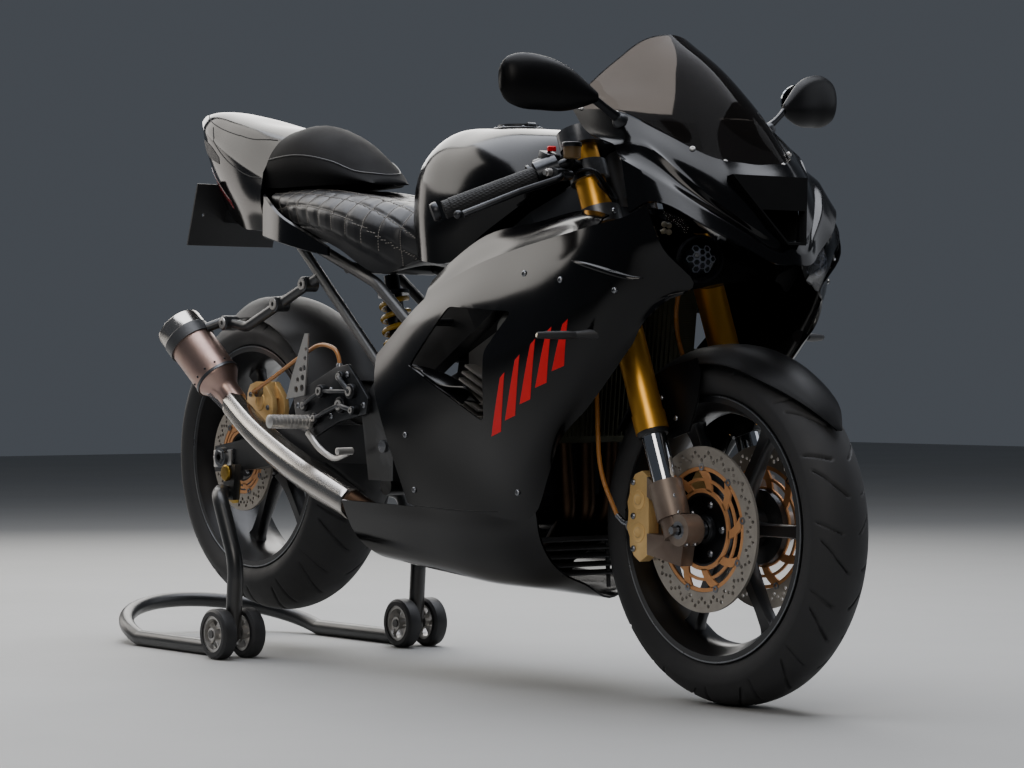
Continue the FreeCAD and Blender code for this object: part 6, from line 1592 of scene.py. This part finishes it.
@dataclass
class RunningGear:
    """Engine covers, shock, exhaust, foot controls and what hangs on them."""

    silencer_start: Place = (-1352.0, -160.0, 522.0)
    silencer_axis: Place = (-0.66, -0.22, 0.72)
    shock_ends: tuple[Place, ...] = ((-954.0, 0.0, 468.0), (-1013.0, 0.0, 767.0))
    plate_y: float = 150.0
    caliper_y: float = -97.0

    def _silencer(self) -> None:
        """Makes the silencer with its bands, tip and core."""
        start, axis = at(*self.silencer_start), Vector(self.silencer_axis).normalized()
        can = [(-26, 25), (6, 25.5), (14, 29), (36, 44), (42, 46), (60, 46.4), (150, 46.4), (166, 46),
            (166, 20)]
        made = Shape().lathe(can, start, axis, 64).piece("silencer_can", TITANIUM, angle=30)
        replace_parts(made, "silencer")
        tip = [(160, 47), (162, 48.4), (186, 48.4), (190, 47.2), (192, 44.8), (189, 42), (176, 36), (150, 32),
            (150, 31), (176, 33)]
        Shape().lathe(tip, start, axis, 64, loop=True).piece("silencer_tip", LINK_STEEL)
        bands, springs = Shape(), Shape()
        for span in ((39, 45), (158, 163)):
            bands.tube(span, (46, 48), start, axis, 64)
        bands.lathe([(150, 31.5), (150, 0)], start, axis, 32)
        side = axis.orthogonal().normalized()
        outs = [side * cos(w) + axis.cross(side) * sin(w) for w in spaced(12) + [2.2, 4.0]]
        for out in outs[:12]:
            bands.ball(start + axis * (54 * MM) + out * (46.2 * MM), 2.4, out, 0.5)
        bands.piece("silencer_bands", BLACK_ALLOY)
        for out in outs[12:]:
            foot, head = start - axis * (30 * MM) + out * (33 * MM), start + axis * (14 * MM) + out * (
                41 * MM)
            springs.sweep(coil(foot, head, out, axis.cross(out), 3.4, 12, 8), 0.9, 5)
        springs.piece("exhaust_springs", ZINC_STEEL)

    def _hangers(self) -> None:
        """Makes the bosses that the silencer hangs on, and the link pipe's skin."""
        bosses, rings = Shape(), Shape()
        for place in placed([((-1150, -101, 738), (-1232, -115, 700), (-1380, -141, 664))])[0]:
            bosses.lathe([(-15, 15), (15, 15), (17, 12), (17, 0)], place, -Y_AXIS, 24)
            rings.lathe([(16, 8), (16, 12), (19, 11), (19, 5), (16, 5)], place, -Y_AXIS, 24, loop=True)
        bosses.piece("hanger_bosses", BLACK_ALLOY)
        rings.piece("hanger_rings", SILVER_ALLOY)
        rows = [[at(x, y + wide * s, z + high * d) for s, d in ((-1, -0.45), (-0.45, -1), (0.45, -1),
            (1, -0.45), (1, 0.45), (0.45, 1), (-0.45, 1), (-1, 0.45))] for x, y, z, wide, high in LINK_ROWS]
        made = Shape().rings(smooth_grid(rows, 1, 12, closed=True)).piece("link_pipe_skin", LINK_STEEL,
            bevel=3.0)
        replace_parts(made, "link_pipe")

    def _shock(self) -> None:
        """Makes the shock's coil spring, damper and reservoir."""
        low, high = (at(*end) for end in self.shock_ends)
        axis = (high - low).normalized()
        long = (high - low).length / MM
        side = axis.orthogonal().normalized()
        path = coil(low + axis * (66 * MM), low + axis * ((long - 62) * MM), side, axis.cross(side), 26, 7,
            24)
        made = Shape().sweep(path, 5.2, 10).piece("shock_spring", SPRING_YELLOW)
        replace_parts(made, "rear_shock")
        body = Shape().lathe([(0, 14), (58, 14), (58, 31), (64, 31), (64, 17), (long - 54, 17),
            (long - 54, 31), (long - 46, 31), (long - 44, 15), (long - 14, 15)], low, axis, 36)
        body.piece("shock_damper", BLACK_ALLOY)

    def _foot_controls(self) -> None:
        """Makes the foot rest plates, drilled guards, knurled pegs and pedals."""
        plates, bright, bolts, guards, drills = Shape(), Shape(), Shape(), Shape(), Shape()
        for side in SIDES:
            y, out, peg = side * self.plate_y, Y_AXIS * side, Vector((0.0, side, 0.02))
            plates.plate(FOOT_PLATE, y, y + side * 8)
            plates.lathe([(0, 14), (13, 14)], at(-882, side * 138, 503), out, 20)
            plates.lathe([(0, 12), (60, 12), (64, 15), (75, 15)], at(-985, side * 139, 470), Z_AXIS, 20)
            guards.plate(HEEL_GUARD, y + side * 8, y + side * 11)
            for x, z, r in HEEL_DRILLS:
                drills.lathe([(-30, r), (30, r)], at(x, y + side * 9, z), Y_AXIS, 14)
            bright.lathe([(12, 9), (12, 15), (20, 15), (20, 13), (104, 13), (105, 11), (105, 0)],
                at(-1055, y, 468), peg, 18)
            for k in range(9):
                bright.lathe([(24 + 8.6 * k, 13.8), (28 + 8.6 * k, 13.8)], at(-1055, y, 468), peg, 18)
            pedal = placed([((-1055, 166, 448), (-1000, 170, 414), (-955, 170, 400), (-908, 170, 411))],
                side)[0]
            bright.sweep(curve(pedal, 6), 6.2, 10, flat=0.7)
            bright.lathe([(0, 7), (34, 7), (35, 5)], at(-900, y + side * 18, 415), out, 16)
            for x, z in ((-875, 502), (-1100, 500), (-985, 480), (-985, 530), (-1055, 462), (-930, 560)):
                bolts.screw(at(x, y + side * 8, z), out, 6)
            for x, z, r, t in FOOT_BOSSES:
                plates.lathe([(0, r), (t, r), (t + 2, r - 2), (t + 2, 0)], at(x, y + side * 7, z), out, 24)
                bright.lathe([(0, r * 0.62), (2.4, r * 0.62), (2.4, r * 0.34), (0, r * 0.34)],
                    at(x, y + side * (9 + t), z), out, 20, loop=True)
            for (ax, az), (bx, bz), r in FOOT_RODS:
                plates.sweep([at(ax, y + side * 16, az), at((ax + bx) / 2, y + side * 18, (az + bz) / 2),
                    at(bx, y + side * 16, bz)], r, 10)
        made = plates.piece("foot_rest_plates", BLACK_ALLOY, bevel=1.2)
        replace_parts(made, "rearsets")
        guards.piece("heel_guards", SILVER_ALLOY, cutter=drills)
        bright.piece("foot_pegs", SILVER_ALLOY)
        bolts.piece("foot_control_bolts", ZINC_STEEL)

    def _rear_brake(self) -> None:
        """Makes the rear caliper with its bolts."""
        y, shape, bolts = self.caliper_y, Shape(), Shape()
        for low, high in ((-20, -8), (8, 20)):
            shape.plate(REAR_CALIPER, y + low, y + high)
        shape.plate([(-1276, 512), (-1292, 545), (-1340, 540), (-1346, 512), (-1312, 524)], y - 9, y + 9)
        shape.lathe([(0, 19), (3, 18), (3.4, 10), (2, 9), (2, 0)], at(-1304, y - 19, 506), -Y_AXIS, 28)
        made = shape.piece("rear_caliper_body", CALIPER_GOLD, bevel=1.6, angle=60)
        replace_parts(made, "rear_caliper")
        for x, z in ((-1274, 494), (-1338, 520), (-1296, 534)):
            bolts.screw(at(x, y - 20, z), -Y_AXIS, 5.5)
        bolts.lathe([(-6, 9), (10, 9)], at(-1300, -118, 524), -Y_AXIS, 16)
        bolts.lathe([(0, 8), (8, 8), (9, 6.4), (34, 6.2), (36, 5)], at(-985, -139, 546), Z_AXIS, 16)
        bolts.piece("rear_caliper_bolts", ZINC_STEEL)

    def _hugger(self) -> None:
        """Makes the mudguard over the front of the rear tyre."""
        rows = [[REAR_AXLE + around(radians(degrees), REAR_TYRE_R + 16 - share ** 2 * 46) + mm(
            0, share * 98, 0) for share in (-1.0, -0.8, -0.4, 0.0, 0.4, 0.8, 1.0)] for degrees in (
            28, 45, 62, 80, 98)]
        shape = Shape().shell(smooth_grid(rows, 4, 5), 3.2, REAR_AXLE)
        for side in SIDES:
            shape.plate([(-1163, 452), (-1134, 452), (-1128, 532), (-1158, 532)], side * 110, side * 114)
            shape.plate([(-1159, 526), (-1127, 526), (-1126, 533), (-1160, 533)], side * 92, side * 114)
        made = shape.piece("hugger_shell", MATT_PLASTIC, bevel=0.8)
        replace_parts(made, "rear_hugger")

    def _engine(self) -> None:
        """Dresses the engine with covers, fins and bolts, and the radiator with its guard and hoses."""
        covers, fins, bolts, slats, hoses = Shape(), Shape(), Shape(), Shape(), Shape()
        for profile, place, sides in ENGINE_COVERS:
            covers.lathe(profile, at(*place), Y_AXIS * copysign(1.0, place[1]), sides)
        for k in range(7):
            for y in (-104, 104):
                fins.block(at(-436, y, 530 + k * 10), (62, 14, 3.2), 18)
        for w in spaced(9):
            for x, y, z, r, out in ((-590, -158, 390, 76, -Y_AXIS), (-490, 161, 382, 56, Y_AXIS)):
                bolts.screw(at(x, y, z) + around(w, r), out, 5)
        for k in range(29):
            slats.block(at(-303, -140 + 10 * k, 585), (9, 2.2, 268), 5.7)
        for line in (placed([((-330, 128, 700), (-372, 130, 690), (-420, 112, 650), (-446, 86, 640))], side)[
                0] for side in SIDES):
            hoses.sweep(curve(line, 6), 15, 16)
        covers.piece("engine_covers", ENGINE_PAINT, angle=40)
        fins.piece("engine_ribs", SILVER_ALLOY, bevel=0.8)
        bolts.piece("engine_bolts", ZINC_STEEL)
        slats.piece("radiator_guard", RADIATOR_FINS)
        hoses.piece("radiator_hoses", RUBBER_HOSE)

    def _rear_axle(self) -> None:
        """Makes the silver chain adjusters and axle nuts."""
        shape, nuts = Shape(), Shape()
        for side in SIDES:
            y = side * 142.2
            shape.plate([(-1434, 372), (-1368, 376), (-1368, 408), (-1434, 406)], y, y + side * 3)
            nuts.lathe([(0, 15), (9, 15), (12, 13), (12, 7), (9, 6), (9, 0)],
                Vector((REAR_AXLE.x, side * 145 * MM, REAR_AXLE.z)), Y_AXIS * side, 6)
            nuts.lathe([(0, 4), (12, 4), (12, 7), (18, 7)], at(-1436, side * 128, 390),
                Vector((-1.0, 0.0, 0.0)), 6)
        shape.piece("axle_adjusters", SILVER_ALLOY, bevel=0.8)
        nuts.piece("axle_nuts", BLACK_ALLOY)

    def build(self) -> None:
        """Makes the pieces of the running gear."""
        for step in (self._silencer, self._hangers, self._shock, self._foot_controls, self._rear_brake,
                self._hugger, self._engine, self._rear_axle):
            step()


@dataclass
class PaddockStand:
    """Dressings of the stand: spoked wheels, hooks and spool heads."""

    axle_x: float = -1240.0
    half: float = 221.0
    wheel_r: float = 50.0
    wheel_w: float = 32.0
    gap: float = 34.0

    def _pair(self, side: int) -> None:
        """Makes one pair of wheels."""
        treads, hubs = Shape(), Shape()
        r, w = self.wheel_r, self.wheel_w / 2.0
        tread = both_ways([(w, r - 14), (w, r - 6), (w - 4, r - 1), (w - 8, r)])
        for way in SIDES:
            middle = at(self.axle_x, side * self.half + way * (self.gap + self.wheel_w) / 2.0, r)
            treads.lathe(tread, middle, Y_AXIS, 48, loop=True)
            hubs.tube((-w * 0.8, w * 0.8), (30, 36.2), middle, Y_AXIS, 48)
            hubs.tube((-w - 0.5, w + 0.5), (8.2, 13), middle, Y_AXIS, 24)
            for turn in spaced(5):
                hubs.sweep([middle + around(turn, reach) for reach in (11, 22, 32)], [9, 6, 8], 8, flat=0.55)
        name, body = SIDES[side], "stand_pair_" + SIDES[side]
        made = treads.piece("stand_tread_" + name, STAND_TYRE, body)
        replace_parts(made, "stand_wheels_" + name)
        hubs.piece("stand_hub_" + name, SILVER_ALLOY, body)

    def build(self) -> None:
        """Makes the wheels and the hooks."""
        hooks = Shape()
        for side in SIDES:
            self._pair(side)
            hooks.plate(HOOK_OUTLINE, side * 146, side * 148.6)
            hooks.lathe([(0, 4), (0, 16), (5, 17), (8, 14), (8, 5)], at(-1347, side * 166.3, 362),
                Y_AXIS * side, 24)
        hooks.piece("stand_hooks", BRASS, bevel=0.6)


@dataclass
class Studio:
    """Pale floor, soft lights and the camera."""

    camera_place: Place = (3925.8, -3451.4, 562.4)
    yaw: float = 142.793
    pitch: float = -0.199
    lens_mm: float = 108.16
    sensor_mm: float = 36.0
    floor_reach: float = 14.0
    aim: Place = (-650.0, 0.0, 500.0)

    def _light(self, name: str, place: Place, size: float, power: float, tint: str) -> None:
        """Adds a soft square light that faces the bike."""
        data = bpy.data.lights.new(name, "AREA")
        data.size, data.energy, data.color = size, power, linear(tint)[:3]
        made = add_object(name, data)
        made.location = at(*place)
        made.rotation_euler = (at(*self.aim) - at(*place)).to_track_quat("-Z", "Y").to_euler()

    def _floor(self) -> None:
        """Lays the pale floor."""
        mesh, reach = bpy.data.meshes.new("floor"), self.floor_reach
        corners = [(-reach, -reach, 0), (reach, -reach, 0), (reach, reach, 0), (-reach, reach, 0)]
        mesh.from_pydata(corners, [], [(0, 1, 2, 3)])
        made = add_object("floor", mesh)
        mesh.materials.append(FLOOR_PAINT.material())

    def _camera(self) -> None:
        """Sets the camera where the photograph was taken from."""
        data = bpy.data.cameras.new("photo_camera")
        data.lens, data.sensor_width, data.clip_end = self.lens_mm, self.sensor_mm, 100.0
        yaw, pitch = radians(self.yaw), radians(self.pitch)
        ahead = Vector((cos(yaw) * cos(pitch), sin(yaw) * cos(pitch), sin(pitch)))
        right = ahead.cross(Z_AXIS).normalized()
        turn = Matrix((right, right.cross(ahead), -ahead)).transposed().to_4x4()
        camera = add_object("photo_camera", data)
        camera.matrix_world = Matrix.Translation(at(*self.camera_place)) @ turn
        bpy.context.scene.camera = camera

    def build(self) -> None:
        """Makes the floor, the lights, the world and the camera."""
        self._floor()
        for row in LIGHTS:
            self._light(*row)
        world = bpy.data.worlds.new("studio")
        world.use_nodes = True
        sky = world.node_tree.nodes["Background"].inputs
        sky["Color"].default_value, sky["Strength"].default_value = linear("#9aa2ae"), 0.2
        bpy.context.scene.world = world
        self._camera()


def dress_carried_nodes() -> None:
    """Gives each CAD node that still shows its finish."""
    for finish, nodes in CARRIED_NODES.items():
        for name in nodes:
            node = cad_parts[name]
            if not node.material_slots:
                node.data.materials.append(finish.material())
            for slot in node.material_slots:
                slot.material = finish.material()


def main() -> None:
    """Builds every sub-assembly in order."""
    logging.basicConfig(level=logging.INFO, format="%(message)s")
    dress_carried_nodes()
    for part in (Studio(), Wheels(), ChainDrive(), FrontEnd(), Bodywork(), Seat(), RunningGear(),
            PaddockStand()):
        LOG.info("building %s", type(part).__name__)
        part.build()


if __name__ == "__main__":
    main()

== Directive ==
Only the lines from the start of the data to the line holding "shock, exhaust, foot" are wanted; return them exactly, both ends included.

== Result of this task ==
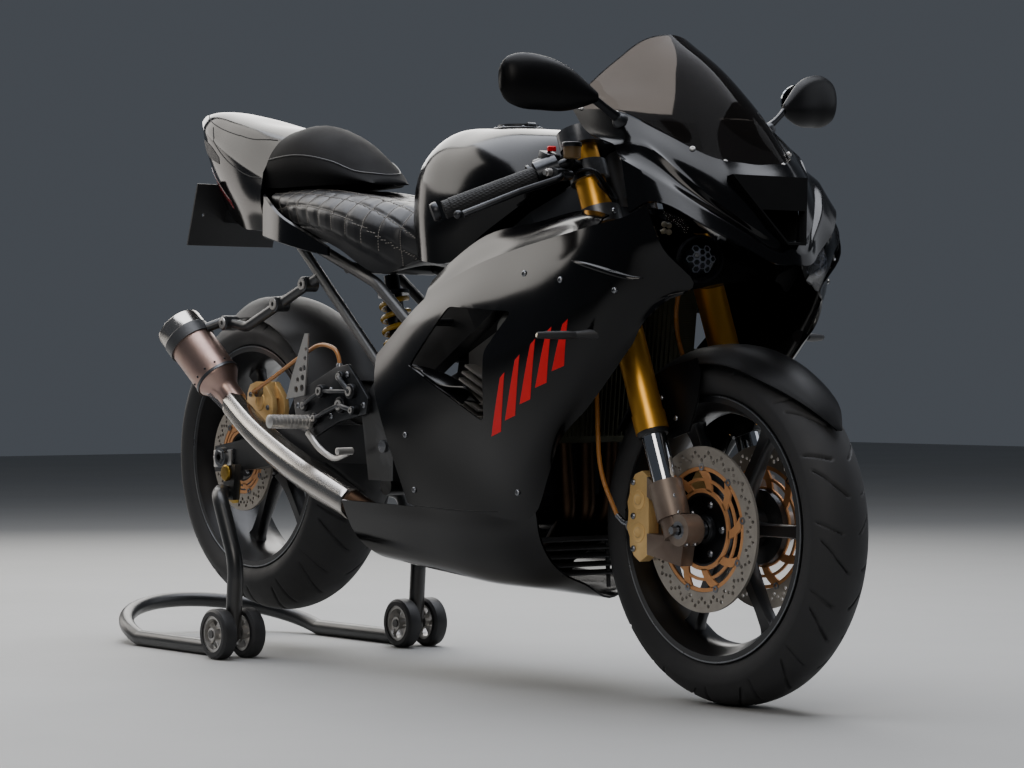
Continue the FreeCAD and Blender code for this object: part 6, from line 1592 of scene.py. This part finishes it.
@dataclass
class RunningGear:
    """Engine covers, shock, exhaust, foot controls and what hangs on them."""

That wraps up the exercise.